> OBJECTIVE
Would you copy out the whole listing exactly as given?

> DATASET EXTRACT
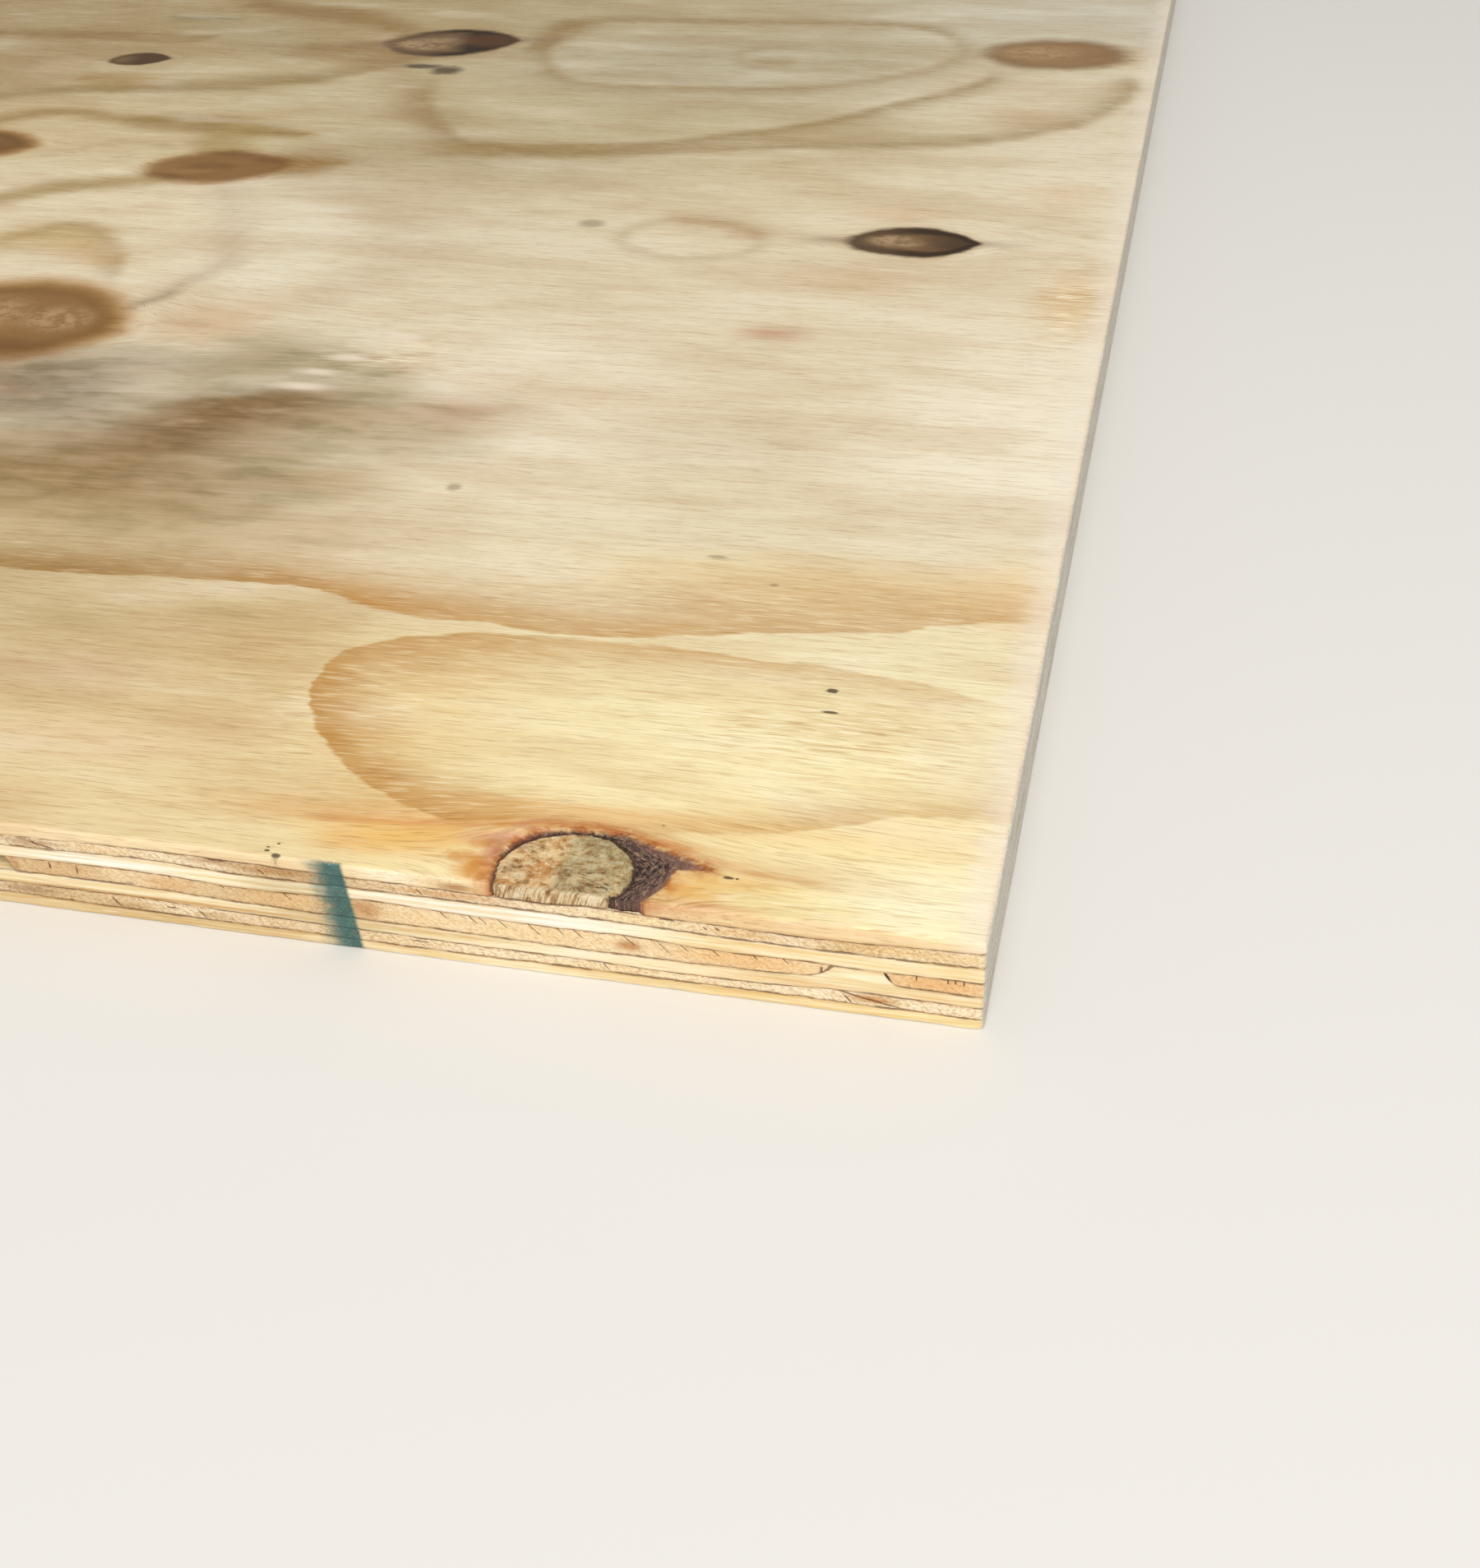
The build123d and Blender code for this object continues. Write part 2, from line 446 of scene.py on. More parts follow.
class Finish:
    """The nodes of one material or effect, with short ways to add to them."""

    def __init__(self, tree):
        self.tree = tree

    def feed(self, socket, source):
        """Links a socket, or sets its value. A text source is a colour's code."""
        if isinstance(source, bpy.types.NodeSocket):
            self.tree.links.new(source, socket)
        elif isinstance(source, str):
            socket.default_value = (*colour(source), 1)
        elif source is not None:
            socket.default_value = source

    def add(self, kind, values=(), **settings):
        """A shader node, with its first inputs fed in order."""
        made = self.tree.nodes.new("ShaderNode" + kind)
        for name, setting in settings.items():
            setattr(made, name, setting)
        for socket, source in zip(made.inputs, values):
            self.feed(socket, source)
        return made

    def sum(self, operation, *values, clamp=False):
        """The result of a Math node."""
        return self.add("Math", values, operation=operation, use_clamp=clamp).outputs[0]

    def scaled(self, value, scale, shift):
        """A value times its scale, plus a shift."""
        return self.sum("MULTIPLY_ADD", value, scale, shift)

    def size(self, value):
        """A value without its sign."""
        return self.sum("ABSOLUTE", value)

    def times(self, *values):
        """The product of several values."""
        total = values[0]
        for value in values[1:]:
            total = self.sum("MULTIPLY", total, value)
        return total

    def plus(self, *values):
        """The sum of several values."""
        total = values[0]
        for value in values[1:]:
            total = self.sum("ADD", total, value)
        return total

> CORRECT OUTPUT
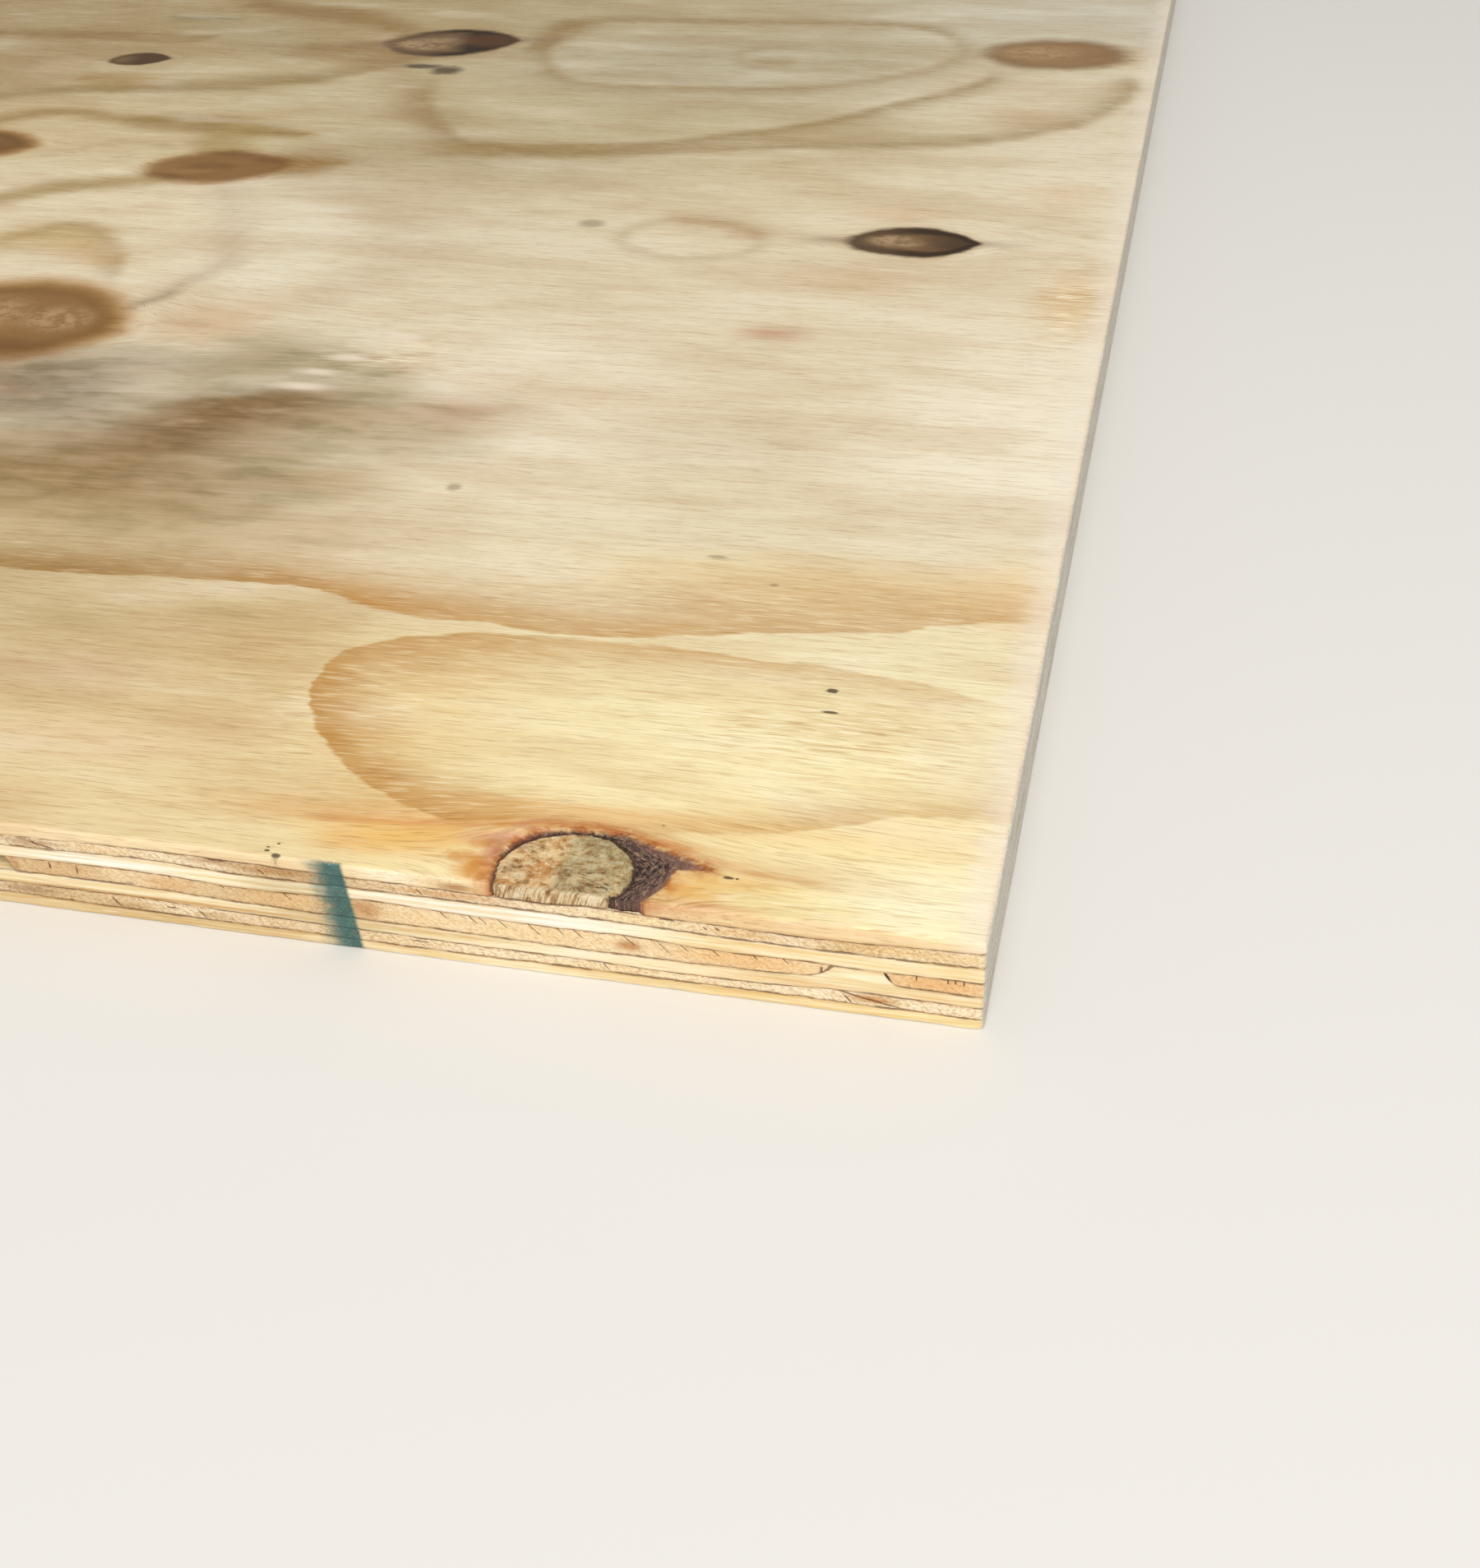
The build123d and Blender code for this object continues. Write part 2, from line 446 of scene.py on. More parts follow.
class Finish:
    """The nodes of one material or effect, with short ways to add to them."""

    def __init__(self, tree):
        self.tree = tree

    def feed(self, socket, source):
        """Links a socket, or sets its value. A text source is a colour's code."""
        if isinstance(source, bpy.types.NodeSocket):
            self.tree.links.new(source, socket)
        elif isinstance(source, str):
            socket.default_value = (*colour(source), 1)
        elif source is not None:
            socket.default_value = source

    def add(self, kind, values=(), **settings):
        """A shader node, with its first inputs fed in order."""
        made = self.tree.nodes.new("ShaderNode" + kind)
        for name, setting in settings.items():
            setattr(made, name, setting)
        for socket, source in zip(made.inputs, values):
            self.feed(socket, source)
        return made

    def sum(self, operation, *values, clamp=False):
        """The result of a Math node."""
        return self.add("Math", values, operation=operation, use_clamp=clamp).outputs[0]

    def scaled(self, value, scale, shift):
        """A value times its scale, plus a shift."""
        return self.sum("MULTIPLY_ADD", value, scale, shift)

    def size(self, value):
        """A value without its sign."""
        return self.sum("ABSOLUTE", value)

    def times(self, *values):
        """The product of several values."""
        total = values[0]
        for value in values[1:]:
            total = self.sum("MULTIPLY", total, value)
        return total

    def plus(self, *values):
        """The sum of several values."""
        total = values[0]
        for value in values[1:]:
            total = self.sum("ADD", total, value)
        return total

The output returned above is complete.